◆ WHAT IS ASKED: Looking at the listing, state how many of its lines contain the string "that". Write only the number.
.....
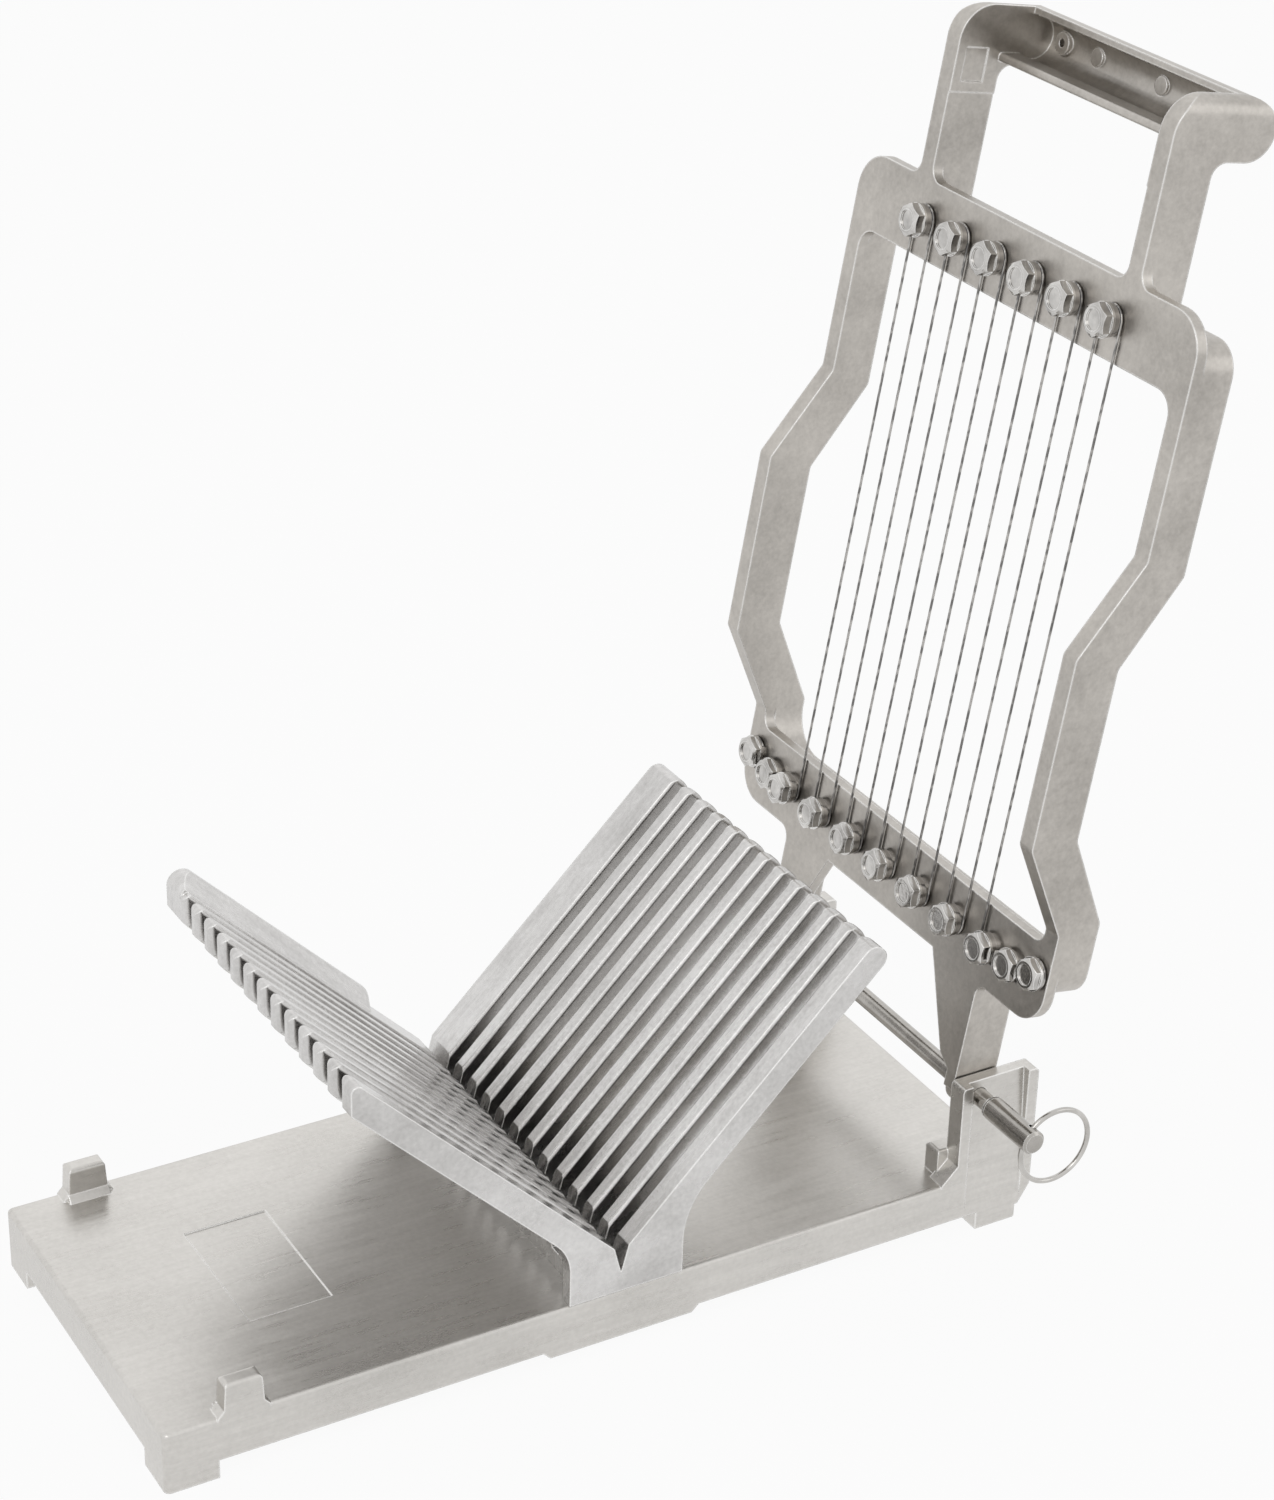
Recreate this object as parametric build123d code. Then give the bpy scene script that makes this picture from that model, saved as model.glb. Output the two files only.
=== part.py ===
from build123d import *
from math import atan2, cos, degrees, radians, sin, sqrt, tan
import os

# Wire butter slicer: a tray base with a slotted V cradle and a hinged frame strung with wire.
# X runs from the front of the tray to its rear, Y across it and Z up, with the ground at Z = 0.
# The parts are drawn about the middle of the tray and then moved together, so that the origin
# lies on the ground under the middle of the whole slicer.

# ---- general ----
OVERLAP = 1.0
REACH = 400.0

# ---- tray ----
TRAY_LENGTH = 304.0
TRAY_WIDTH = 130.0
HALF_LENGTH = TRAY_LENGTH / 2
HALF_WIDTH = TRAY_WIDTH / 2
TRAY_TOP = 21.4
PLATE_THICKNESS = 4.5
PLATE_BOTTOM = TRAY_TOP - PLATE_THICKNESS
SKIRT_BOTTOM = 6.5
SKIRT_WALL = 5.0
DEEP_SKIRT_BOTTOM = 4.0
DEEP_SKIRT_FRONT = -25.6
DEEP_SKIRT_REAR = 30.3
TRAY_CORNER = 2.0
TRAY_EDGE = 1.4
FOOT_WIDTH = 16.0
FRONT_FOOT_LENGTH = 17.4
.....
◆ CORRECT ANSWER: 2